A “completely redesigned” SiriusXM app for iOS and Android devices is beta testing and will debut in Q2, “providing the springboard” to launch streaming-video content on the service, said CEO Jim Meyer on a Wednesday earnings call that also saw much discussion of increased royalties and coming price hikes. “There’s no reason we can’t begin to acquire larger numbers of streaming-only subscribers.” The "plan is to launch video, first with Howard Stern in the second quarter, and then follow up later in ‘18 with additional short-form content from around the SiriusXM bundle,” added the executive.
Corning’s target is to double its sales of glass for mobile devices over the next several years, said CEO Wendell Weeks on a Tuesday earnings call. “Flagship” smartphone models from Samsung and others “now feature glass on the front and the back,” and glass backs “double the area we sell for phones and also support new innovation opportunities,” he said.

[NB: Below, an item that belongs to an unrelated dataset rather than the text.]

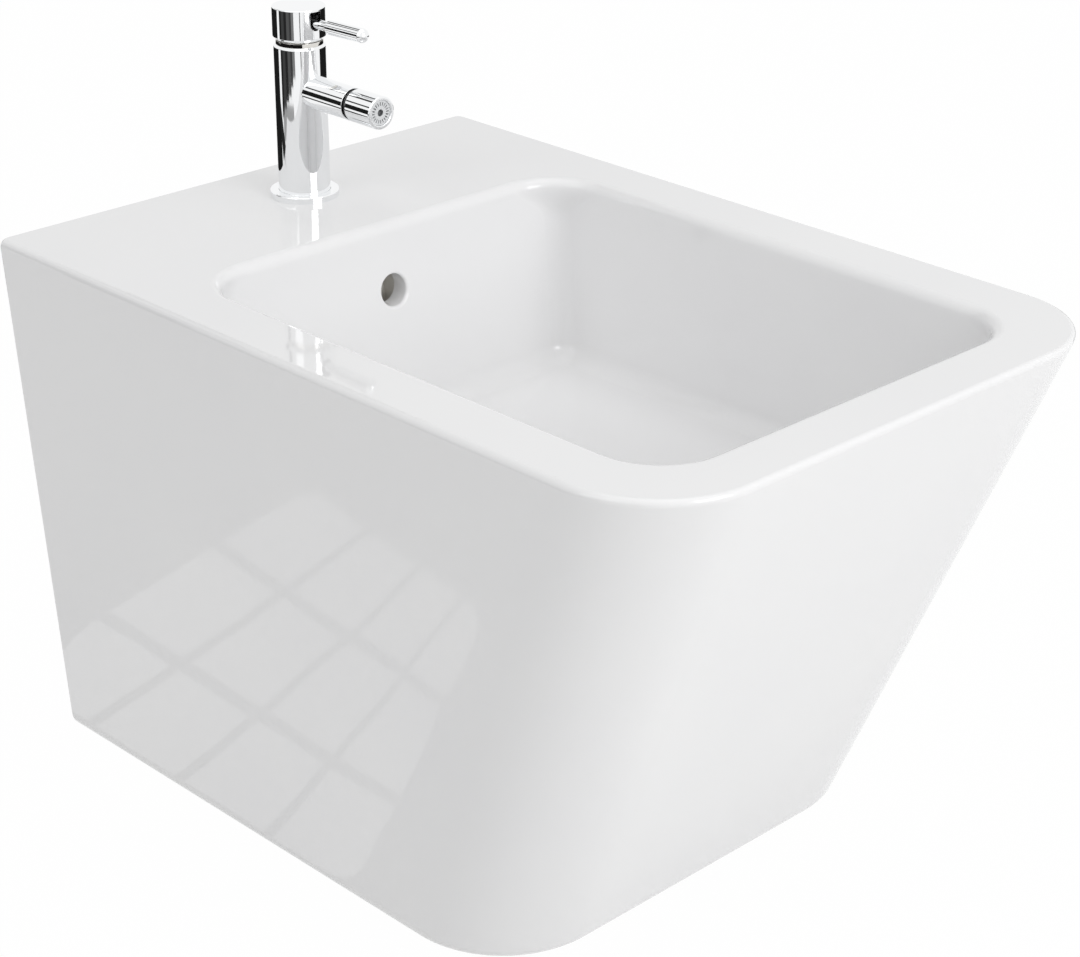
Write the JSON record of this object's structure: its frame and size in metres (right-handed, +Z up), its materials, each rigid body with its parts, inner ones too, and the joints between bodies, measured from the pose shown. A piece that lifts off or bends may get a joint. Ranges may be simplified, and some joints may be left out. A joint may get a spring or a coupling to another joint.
{
  "type": "wall-hung bidet with mixer tap",
  "caption": "Square wall-hung bidet with a forward-sloping front, deep rounded bowl, overflow, click waste and a lever mixer tap with a swivel jet.",
  "frame": {"origin": "midway between the two wall-fixing holes, on the wall face", "axes": "+X to the right seen from the front, +Y into the wall, +Z up"},
  "size_m": [0.3694, 0.5336, 0.4556],
  "materials": {
    "vitreous_china": "gloss glaze",
    "chrome": "polished",
    "brass": "machined",
    "black_rubber": "matte",
    "black_plastic": "satin",
    "white_plastic": "satin",
    "disc_ceramic": "lapped",
    "zinc_steel": "zinc plated"
  },
  "bodies": {
    "fixed_body": {"ceramic_body": "vitreous_china", "fixing_sleeves": "white_plastic", "waste_body": "chrome", "waste_upper_seal": "black_rubber", "waste_lower_seal": "black_rubber", "waste_back_nut": "brass", "click_mechanism": "white_plastic", "tap_body": "chrome", "tap_base_ring": "chrome", "tap_base_seal": "black_rubber", "tap_spout": "chrome", "spout_nipple": "brass", "cartridge_housing": "white_plastic", "cartridge_port_seals": "black_rubber", "cartridge_lower_disc": "disc_ceramic", "cartridge_nut": "brass", "tap_stud": "zinc_steel", "clamp_rubber": "black_rubber", "clamp_plate": "zinc_steel", "stud_nut": "brass"},
    "click_cap": {"waste_cap": "chrome", "waste_cap_seal": "black_rubber"},
    "handle": {"handle_cap": "chrome", "cap_screw": "zinc_steel", "cartridge_carrier": "white_plastic", "cartridge_pivot_pin": "zinc_steel"},
    "lever": {"cartridge_spindle": "brass", "lever_rod": "chrome", "lever_grip": "chrome", "lever_set_screw": "zinc_steel"},
    "mixing_disc": {"cartridge_upper_disc": "disc_ceramic"},
    "swivel_ring": {"swivel_seal_ring": "black_plastic"},
    "aerator": {"swivel_ball": "black_plastic", "aerator_housing": "chrome", "aerator_seal": "black_rubber", "aerator_insert": "white_plastic"}
  },
  "joints": [
    {"name": "handle_turn", "type": "hinge", "parent": "fixed_body", "child": "handle", "pos_m": [0, -0.0575, 0.1828], "axis": [0, 0, 1], "range_deg": [-50, 50]},
    {"name": "lever_lift", "type": "hinge", "parent": "handle", "child": "lever", "pos_m": [0, -0.0575, 0.1828], "axis": [-1, 0, 0], "range_deg": [0, 11.5]},
    {"name": "disc_slide", "type": "slide", "parent": "handle", "child": "mixing_disc", "axis": [0, -1, 0], "range_m": [0, 0.0031]},
    {"name": "aerator_tilt", "type": "hinge", "parent": "fixed_body", "child": "swivel_ring", "pos_m": [0, -0.1095, 0.1528], "axis": [1, 0, 0], "range_deg": [-10, 10]},
    {"name": "aerator_swing", "type": "hinge", "parent": "swivel_ring", "child": "aerator", "pos_m": [0, -0.1095, 0.1528], "axis": [0, 0, 1], "range_deg": [-10, 10]},
    {"name": "cap_press", "type": "slide", "parent": "fixed_body", "child": "click_cap", "axis": [0, 0, 1], "range_m": [0, 0.008]}
  ],
  "couplings": [
    {"joint": "disc_slide", "follows": "lever_lift", "m_per_rad": 0.015}
  ]
}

Balloting concluded last week on revisions to the CTA-2037 standard on measuring TV power consumption, Brian Markwalter, CTA senior vice president-research and standards, told us Monday. “The revised standard, called CTA-2037-B, should publish this week,” said Markwalter. Working group members tasked with revising CTA-2037 wanted to be sure the revised standard measures TV power in the way consumers typically watch TV, meaning not only the content, but also the TV settings that consumers typically use, said Markwalter in September when work began (see 1709250043). How to measure TV energy use by up-to-date standards became a hotbed of discussion during the EPA’s effort to draft its Energy Star Version 8.0 TV spec in a proceeding that remains open and unresolved 18 months after it began (see 1801010001).